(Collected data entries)
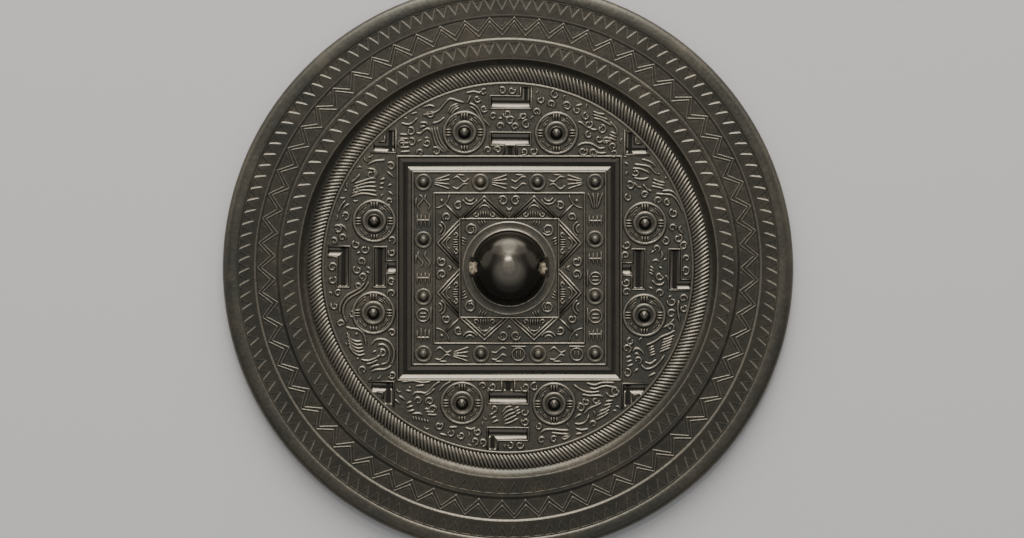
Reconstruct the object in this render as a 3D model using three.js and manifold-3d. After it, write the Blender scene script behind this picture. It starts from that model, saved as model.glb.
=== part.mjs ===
// An ancient cast-bronze mirror of the TLV kind. It lies on its polished face, with the decorated
// back up. Millimetres, +Z up. The origin is under the centre of the disc, on the surface it lies on.
// The mirror is one casting. Its solid is parted at the neck of the knob, as a caster would part it:
// one node is the disc, and the other is the domed knob that the cord runs through.
import * as THREE from "three";
import { mergeVertices } from "three/addons/utils/BufferGeometryUtils.js";
import Module from "manifold-3d";

const wasm = await Module();
wasm.setup();

// ---- Driving sizes -------------------------------------------------------------------------------

const discRadius = 93;
const discSides = 60;

const fieldTop = 3.2; // ground of the decorated field
const rimTop = 5.6; // flat top of the rim's sawtooth bands
const bandDrop = 0.4; // zigzag ground, and the gaps between teeth, below rimTop
const lipTop = 6; // plain lip round the edge
const lineHeight = 0.4; // raised lines over the ground they stand on
const sunk = 0.3; // how deep an added form is rooted in the metal under it

// Radii of the rings, from the edge inwards
const lipInner = 88.2;
const zigzagOuter = 82.1;
const zigzagInner = 75;
const ridgeInner = 74;
const rimCrest = 67.5;
const slopeFoot = 65.8;
const fieldRing = 60.3;

const outerTeeth = 138;
const innerTeeth = 110;
const zigzagPeriods = 63;

// The face is a low dome with a flat spot under the centre
const faceFlat = 30;
const faceRise = 1.2;

// The square, the knob and the marks were set a little off the disc's centre, and slightly turned
const patternX = 0.4;
const patternY = -0.1;
const fieldTurn = THREE.MathUtils.degToRad(-0.5);

// Square: a channel round the outside, then thin square lines
const channelOuter = 36;
const channelInner = 31.8;
const innerSquare = 24.4;
const knobSquare = 16.1;

// Bosses, two to a side of the square
const bossAlong = 15;
const bossOut = 44.2;
const bossRadius = 7;

// T, L and V marks
const markWidth = 3.4;
const markDepth = 0.7;
const markHalfBar = 6.3;

// Knob, and the cord's arched hole through it
const knobRadius = 11.9;
const knobHeight = 9;
const knobSides = 28;
const flangeRadius = 15.4;
const collarRadius = 12.8;
const ringTop = fieldTop + lineHeight; // the flat ring round the knob, which is the hole's floor too
const neckGap = 0.3; // from the flat ring up to the knob
const holeHalfWidth = 3.1;
const holeHeight = 5.7;
const holeShift = 0.4; // the hole runs a little to one side of the knob's middle

// ---- Solids: from three.js geometry to manifold-3d and back ----------------------------------------

function solid(geometry) {
  const bare = geometry.clone();
  bare.deleteAttribute("normal");
  bare.deleteAttribute("uv");
  const merged = mergeVertices(bare, 1e-4);
  const mesh = new wasm.Mesh({
    numProp: 3,
    vertProperties: merged.attributes.position.array,
    triVerts: new Uint32Array(merged.index.array),
  });
  return new wasm.Manifold(mesh);
}

function geometryOf(manifold) {
  const mesh = manifold.getMesh();
  const geometry = new THREE.BufferGeometry();
  geometry.setAttribute("position", new THREE.BufferAttribute(mesh.vertProperties, 3));
  geometry.setIndex(new THREE.BufferAttribute(mesh.triVerts, 1));
  geometry.computeVertexNormals();
  return geometry;
}

// A profile of [radius, height] pairs turned about the Z axis
function turned(profile, sides, startAngle = 0) {
  const points = profile.map(([radius, height]) => new THREE.Vector2(radius, height));
  return new THREE.LatheGeometry(points, sides, startAngle).rotateX(Math.PI / 2);
}

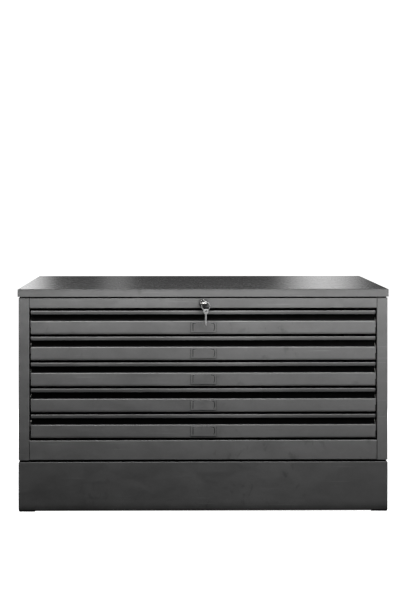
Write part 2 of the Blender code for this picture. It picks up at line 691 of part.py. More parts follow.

## SET PROBLEM
Extract each line holding the word "part" from the records.

## FINAL RESULT
=== part.mjs ===
// The mirror is one casting. Its solid is parted at the neck of the knob, as a caster would part it:
Write part 2 of the Blender code for this picture. It picks up at line 691 of part.py. More parts follow.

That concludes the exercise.